Third, I play a tiny violin for them that this may keep them from spewing more hate in the future when then they try and delude people into volunteering and donating to their hypocritical campaigns.

And lastly, does Cooper really think that the Yes on 8 campaign strategy is a secret? They're a broken record, repeating themselves over and over in Maine what they vomited up here in California. It doesn't take a scientist to figure out that their strategy is to confuse people on the marriage issue by distracting voters into thinking it's about children and schools.

Cooper just fears that the documents will be revealed in court, and even worse, possibly to the public. They're probably filled with landmines that could prove that the people behind Yes on Prop 8 couldn't care less about marriage and more about hurting LGBT citizens.

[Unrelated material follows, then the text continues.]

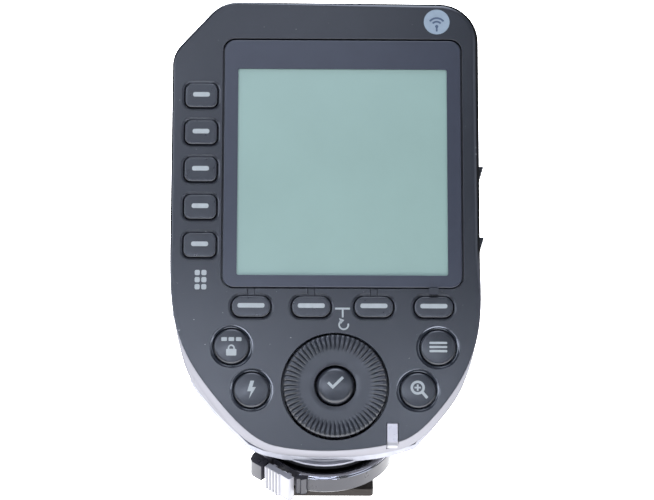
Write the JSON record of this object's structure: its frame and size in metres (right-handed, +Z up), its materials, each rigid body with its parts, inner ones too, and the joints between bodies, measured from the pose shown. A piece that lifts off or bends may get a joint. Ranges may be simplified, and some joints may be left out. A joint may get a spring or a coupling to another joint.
{
  "type": "wireless flash trigger",
  "caption": "Slab-shaped wireless flash trigger with a large screen, side and soft keys, a ridged select dial and a sliding battery door, leaning back over a lockable accessory-shoe foot.",
  "frame": {"origin": "centre of the bottom face of the shoe foot plate, on the turning axis of the lock collar", "axes": "+Z up out of the camera shoe toward the control head, -Y toward the user whom the panel faces, +Y the way the lens looks, +X to the user's right"},
  "size_m": [0.059, 0.0729, 0.0758],
  "materials": {
    "shell": "satin black moulded plastic, fine spark texture",
    "window": "clear hard-coated window with a dark printed border",
    "lcd": "grey-green liquid crystal display glass, switched off",
    "light_pipe": "translucent milky plastic",
    "keys": "black key caps, satin",
    "dial": "black ridged plastic",
    "collar": "dark grey satin collar with a polished rim",
    "release": "pale grey ridged plastic",
    "foot": "brownish black moulded plastic",
    "steel": "bright nickel-plated steel",
    "brass": "gold-plated contact",
    "board": "green solder mask on glass-fibre board",
    "lamp": "deep red transparent lamp window",
    "cell": "printed sleeve on a steel can"
  },
  "bodies": {
    "case": {"front_panel": "shell", "rear_cover": "shell", "shoe_base": "shell", "battery_tray": "shell", "screen_window": "window", "lcd_module": "lcd", "light_pipe": "light_pipe", "lcd_backlight": "light_pipe", "keypad_mat": "keys", "shoe_foot": "foot", "encoder_body": "steel", "power_switch_body": "steel", "assist_switch_body": "steel", "usb_port": "steel", "sync_jack": "steel", "battery_spring_1": "steel", "battery_spring_2": "steel", "battery_link_plate": "steel", "battery_minus_plate": "steel", "lock_pin_spring": "steel", "collar_retainer": "steel", "case_screw_1": "steel", "case_screw_2": "steel", "foot_screw_1": "steel", "foot_screw_2": "steel", "foot_screw_3": "steel", "foot_screw_4": "steel", "battery_plus_plate": "brass", "main_board": "board", "assist_lamp_window": "lamp", "assist_lamp_led": "lamp", "battery_cell_1": "cell", "battery_cell_2": "cell"},
    "group_button_1_body": {"group_button_1": "keys"},
    "group_button_2_body": {"group_button_2": "keys"},
    "group_button_3_body": {"group_button_3": "keys"},
    "group_button_4_body": {"group_button_4": "keys"},
    "group_button_5_body": {"group_button_5": "keys"},
    "function_button_1_body": {"function_button_1": "keys"},
    "function_button_2_body": {"function_button_2": "keys"},
    "function_button_3_body": {"function_button_3": "keys"},
    "function_button_4_body": {"function_button_4": "keys"},
    "mode_button_body": {"mode_button": "keys"},
    "flash_test_button_body": {"flash_test_button": "keys"},
    "menu_button_body": {"menu_button": "keys"},
    "zoom_button_body": {"zoom_button": "keys"},
    "set_button_body": {"set_button": "keys"},
    "select_dial_body": {"select_dial": "dial"},
    "power_switch_body_slider": {"power_switch_knob": "dial"},
    "assist_switch_body_slider": {"assist_switch_knob": "dial"},
    "door": {"battery_door": "shell"},
    "collar": {"lock_collar": "collar", "release_spring": "steel"},
    "release": {"release_button": "release"},
    "pin": {"lock_pin": "steel"},
    "contact_1": {"contact_pin_1": "brass"},
    "contact_2": {"contact_pin_2": "brass"},
    "contact_3": {"contact_pin_3": "brass"},
    "contact_4": {"contact_pin_4": "brass"},
    "contact_5": {"contact_pin_5": "brass"}
  },
  "joints": [
    {"name": "group_1_press", "type": "slide", "parent": "case", "child": "group_button_1_body", "axis": [0, 0.7071, -0.7071], "range_m": [0, 0.0004], "stiffness_N_per_m": 900},
    {"name": "group_2_press", "type": "slide", "parent": "case", "child": "group_button_2_body", "axis": [0, 0.7071, -0.7071], "range_m": [0, 0.0004], "stiffness_N_per_m": 900},
    {"name": "group_3_press", "type": "slide", "parent": "case", "child": "group_button_3_body", "axis": [0, 0.7071, -0.7071], "range_m": [0, 0.0004], "stiffness_N_per_m": 900},
    {"name": "group_4_press", "type": "slide", "parent": "case", "child": "group_button_4_body", "axis": [0, 0.7071, -0.7071], "range_m": [0, 0.0004], "stiffness_N_per_m": 900},
    {"name": "group_5_press", "type": "slide", "parent": "case", "child": "group_button_5_body", "axis": [0, 0.7071, -0.7071], "range_m": [0, 0.0004], "stiffness_N_per_m": 900},
    {"name": "function_1_press", "type": "slide", "parent": "case", "child": "function_button_1_body", "axis": [0, 0.7071, -0.7071], "range_m": [0, 0.0004], "stiffness_N_per_m": 900},
    {"name": "function_2_press", "type": "slide", "parent": "case", "child": "function_button_2_body", "axis": [0, 0.7071, -0.7071], "range_m": [0, 0.0004], "stiffness_N_per_m": 900},
    {"name": "function_3_press", "type": "slide", "parent": "case", "child": "function_button_3_body", "axis": [0, 0.7071, -0.7071], "range_m": [0, 0.0004], "stiffness_N_per_m": 900},
    {"name": "function_4_press", "type": "slide", "parent": "case", "child": "function_button_4_body", "axis": [0, 0.7071, -0.7071], "range_m": [0, 0.0004], "stiffness_N_per_m": 900},
    {"name": "mode_press", "type": "slide", "parent": "case", "child": "mode_button_body", "axis": [0, 0.7071, -0.7071], "range_m": [0, 0.0004], "stiffness_N_per_m": 900},
    {"name": "flash_test_press", "type": "slide", "parent": "case", "child": "flash_test_button_body", "axis": [0, 0.7071, -0.7071], "range_m": [0, 0.0004], "stiffness_N_per_m": 900},
    {"name": "menu_press", "type": "slide", "parent": "case", "child": "menu_button_body", "axis": [0, 0.7071, -0.7071], "range_m": [0, 0.0004], "stiffness_N_per_m": 900},
    {"name": "zoom_press", "type": "slide", "parent": "case", "child": "zoom_button_body", "axis": [0, 0.7071, -0.7071], "range_m": [0, 0.0004], "stiffness_N_per_m": 900},
    {"name": "set_press", "type": "slide", "parent": "case", "child": "set_button_body", "axis": [0, 0.7071, -0.7071], "range_m": [0, 0.0005], "stiffness_N_per_m": 900},
    {"name": "select_dial_turn", "type": "hinge", "parent": "case", "child": "select_dial_body", "pos_m": [0.00189, -0.00652, 0.02368], "axis": [0, -0.7071, 0.7071], "continuous": true},
    {"name": "power_switch_slide", "type": "slide", "parent": "case", "child": "power_switch_body_slider", "axis": [0, -0.7071, -0.7071], "range_m": [0, 0.003]},
    {"name": "assist_switch_slide", "type": "slide", "parent": "case", "child": "assist_switch_body_slider", "axis": [0, -0.7071, -0.7071], "range_m": [0, 0.003]},
    {"name": "battery_door_slide", "type": "slide", "parent": "case", "child": "door", "axis": [0, 0.7071, 0.7071], "range_m": [0, 0.04]},
    {"name": "collar_turn", "type": "hinge", "parent": "case", "child": "collar", "pos_m": [0, 0, 0.0059], "axis": [0, 0, 1], "range_deg": [0, 50]},
    {"name": "release_press", "type": "slide", "parent": "collar", "child": "release", "axis": [0.6794, 0.7337, 0], "range_m": [0, 0.0008], "stiffness_N_per_m": 600, "deforming": ["release_spring"]},
    {"name": "lock_pin_drop", "type": "slide", "parent": "case", "child": "pin", "axis": [0, 0, -1], "range_m": [0, 0.0016], "deforming": ["lock_pin_spring"]},
    {"name": "contact_1_press", "type": "slide", "parent": "case", "child": "contact_1", "axis": [0, 0, 1], "range_m": [0, 0.0003], "stiffness_N_per_m": 500},
    {"name": "contact_2_press", "type": "slide", "parent": "case", "child": "contact_2", "axis": [0, 0, 1], "range_m": [0, 0.0003], "stiffness_N_per_m": 500},
    {"name": "contact_3_press", "type": "slide", "parent": "case", "child": "contact_3", "axis": [0, 0, 1], "range_m": [0, 0.0003], "stiffness_N_per_m": 500},
    {"name": "contact_4_press", "type": "slide", "parent": "case", "child": "contact_4", "axis": [0, 0, 1], "range_m": [0, 0.0003], "stiffness_N_per_m": 500},
    {"name": "contact_5_press", "type": "slide", "parent": "case", "child": "contact_5", "axis": [0, 0, 1], "range_m": [0, 0.0003], "stiffness_N_per_m": 500}
  ],
  "couplings": [
    {"joint": "lock_pin_drop", "follows": "collar_turn", "m_per_rad": 0.0018}
  ]
}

But if they have truly nothing to hide, as they claim, then what's the problem, right? Riiiight.

Image of Charles Cooper by blogger Michael Petrelis from his report on the lawsuit.

Defendant-Intervenors Motion to Stay Judge Walker's Discovery Order

Added 5:45pm PST: Proposition 8 and the Right to Marry blog has some good comments on this new development, including commenter and attorney Rick Xiao stating, "Given the clear indication that Judge Walker is proceeding expeditiously to trial, these latest filings suggest that Prop. 8 proponents are pursuing a new strategy focusing more on procedural tactics which could limit discovery available to plaintiffs and pose obstacles to the fact-track trial scheduling."

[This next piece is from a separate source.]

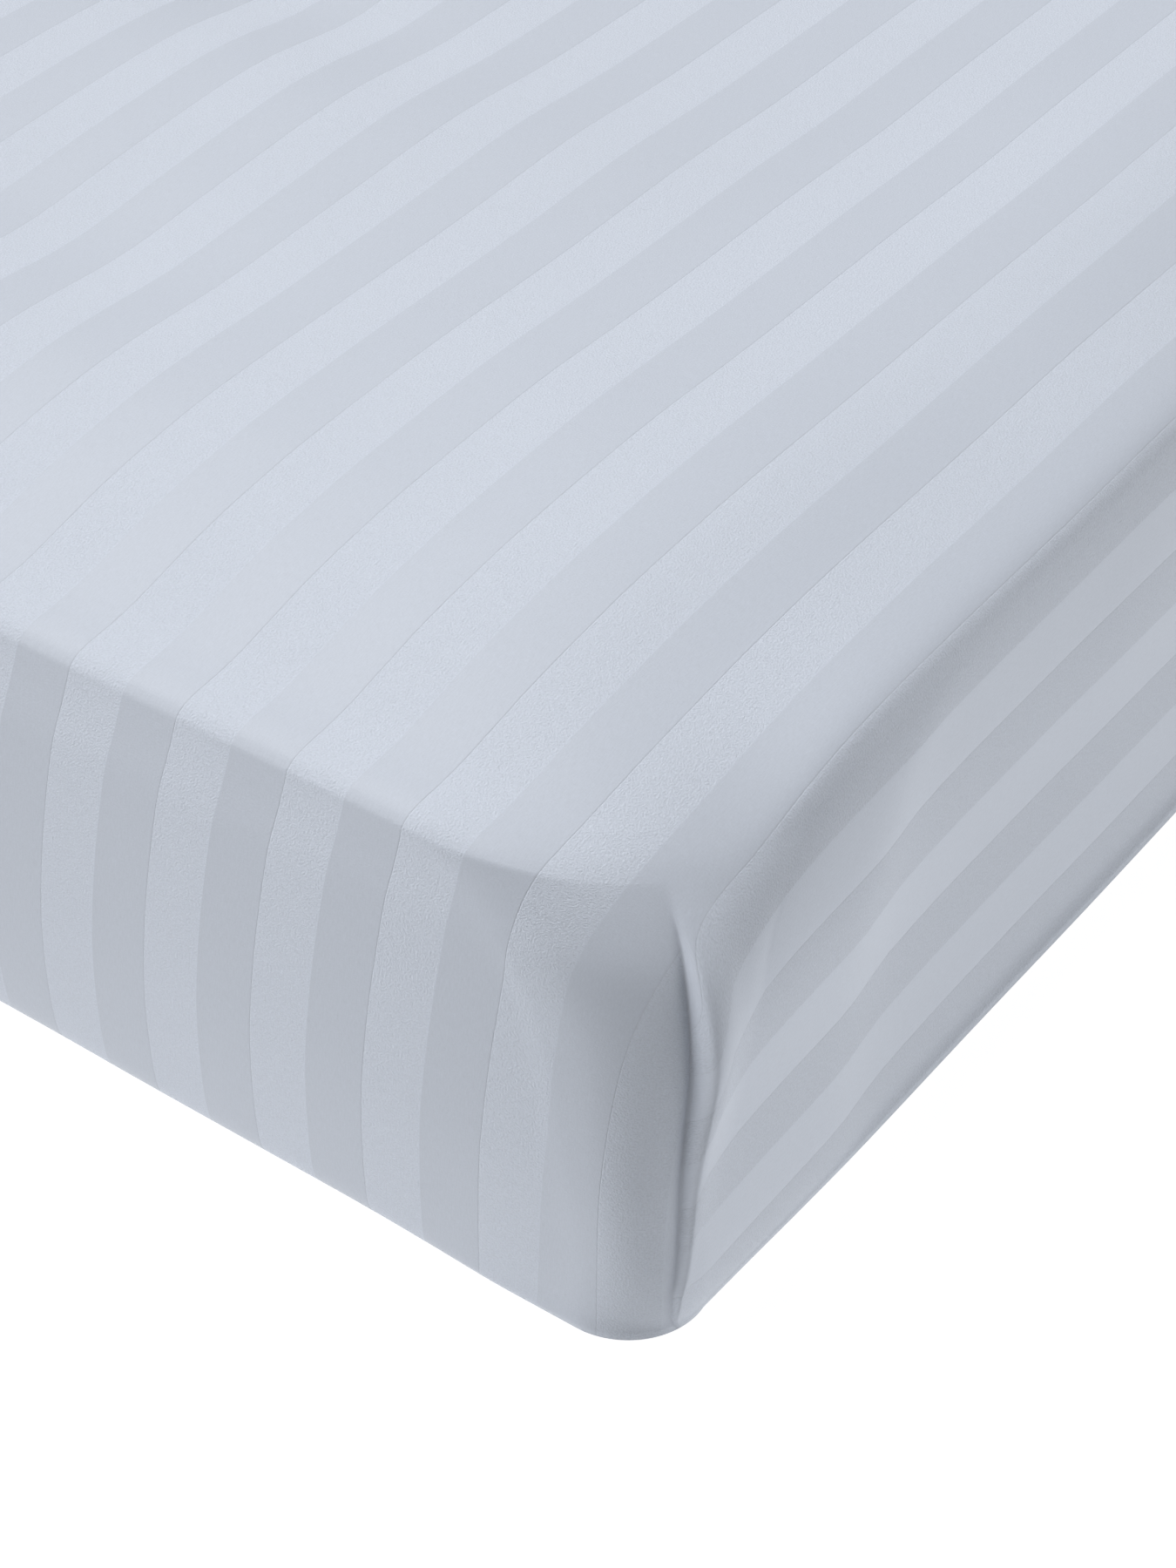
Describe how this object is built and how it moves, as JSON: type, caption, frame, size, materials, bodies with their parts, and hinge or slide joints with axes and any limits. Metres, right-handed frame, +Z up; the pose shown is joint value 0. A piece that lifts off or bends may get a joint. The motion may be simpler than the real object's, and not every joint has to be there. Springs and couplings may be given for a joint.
{
  "type": "fitted sheet on a mattress",
  "caption": "Fitted sheet of satin-striped cotton pulled over a mattress, with a soft crown, leaning walls, pleated corners and a hem turned in underneath.",
  "frame": {"origin": "middle of the underside, on the floor", "axes": "+Z up, X across the bed, Y along the bed with the foot end at -Y"},
  "size_m": [1.3474, 1.9038, 0.249],
  "materials": {
    "sateen_stripe": "pale ice blue cotton sateen with tone-on-tone stripes along the bed, a smooth warp-faced one and a fine-grained weft-faced one in turn",
    "ticking": "plain off-white woven mattress cover"
  },
  "bodies": {
    "root": {"fitted_sheet": "sateen_stripe", "mattress": "ticking"}
  },
  "joints": []
}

  1. Thank you for covering this. This is a sleeper story; few people are paying attention to it, but it is potentially big.

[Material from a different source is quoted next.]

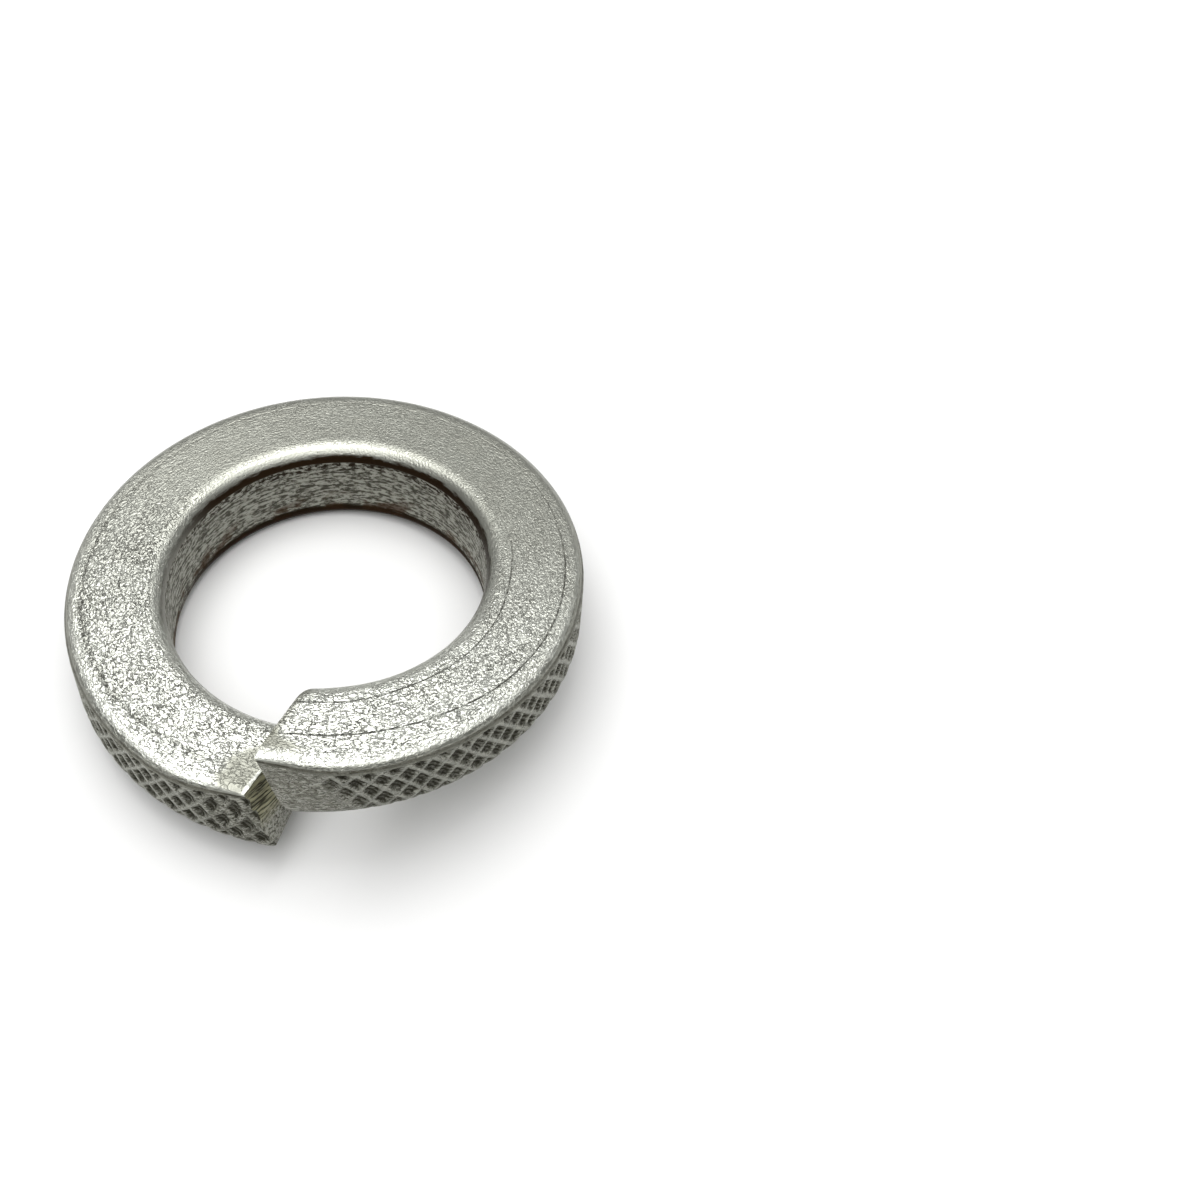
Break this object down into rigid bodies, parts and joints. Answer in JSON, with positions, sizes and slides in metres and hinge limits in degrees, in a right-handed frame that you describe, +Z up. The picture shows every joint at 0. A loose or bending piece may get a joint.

    They want a delay so that these documents won't get out before November 3. Schubert is running the Maine campaign and it would be a bad thing for them if some embarrassing email leaked out 2 days before Election Day.

    The strategy is not a secret, but these internal emails are a potential nightmare. They were written by non-lawyers in the heat of a contentious campaign, and no one ever thought they would be made public. God only knows what we might find. Maybe nothing, but maybe gold. Internal emails led to criminal convictions at Enron. Emails destroyed Jack Abramoff. Entire multi-million dollar civil suits have been won or lost based entirely on emails. Schubert is right to be worried.

    UTF, if and when these documents get turned over, gay bloggers and media need to ask for them. Either Boies/Olson or the City of San Fran would have them. And if they aren't covered by a protective order, then there is nothing to prohibit any of the parties from sharing them. We owe it to Maine to get those docs.

  2. Agree on the November 3 point you made. But given that this is a Prop 8 case in California and, technically, not connected to Question 1 in Maine, the Yes on 1 side will simply turn hypocritical and say it has nothing to do with Maine (see, what happens in other states is only important when it suits their purposes).

    But of course Yes on 1 is ran by No on 8 people, so they will definitely have some explaining to do if emails come up that indict them.

    I will be sure to reach out to my contacts at AFER and the Olson/Boies team to get my hands on those documents if the judge allows for public viewing.

  3. The document request to which the defendants must respond specifically includes Schubert Flint Public Affairs. So while Marc Mutty may say that Prop 8 was a different campaign, it would surely be embarrassing for S4MM if the very people he hired to defend Maine values turned out to be purveyors of hate and discrimination. If there are anti-gay slurs in Schubert emails, they have a PR disaster on their hands. (I do agree that the impact will be much less if the offending documents come from someone other than Schubert Flint.)

    Assuming there really is real gold in those emails, I could easily see a No on 1 ad going up on this - and it would be the sort of 11th hour "hit 'em hard" ad that you have been calling for.

  4. While we all can agree that we want to see those documents, both for personal benefit as well as potentially the possibility of being able to file another law suit and overturn Prop 8 the easy way, I think we should also understand the following: While the lawyers may claim it violates Amendment 1 of the Constitution, it certainly does not. "...prohibiting the free exercise thereof; or abridging the freedom of speech,..." As long as the court can show probable cause and attain a warrant, they have the right to retrieve those documents because the Courts aren't saying that they can't speak out loud, the words were written on paper, and they're not being barred from doing so. The words were written, so now let's see what was wrote...

  5. The real significance here is not just the PR disaster Steven refers to, but a legal problem as well. If the documents demonstrate that they were motivated by animus, then that becomes evidence that Prop 8 violated the principles laid down by Romer v. Evans. Laws (and constituational amendments) cannot be enacted simply to hurt gay people. So these documents are significant for the case itself.

  6. hey phil,

    thanks for both paying attention to the machinations of the lawyers on the other side in this lawsuit, and for the photo credit and link from teh news conference after the august hearing with judge walker.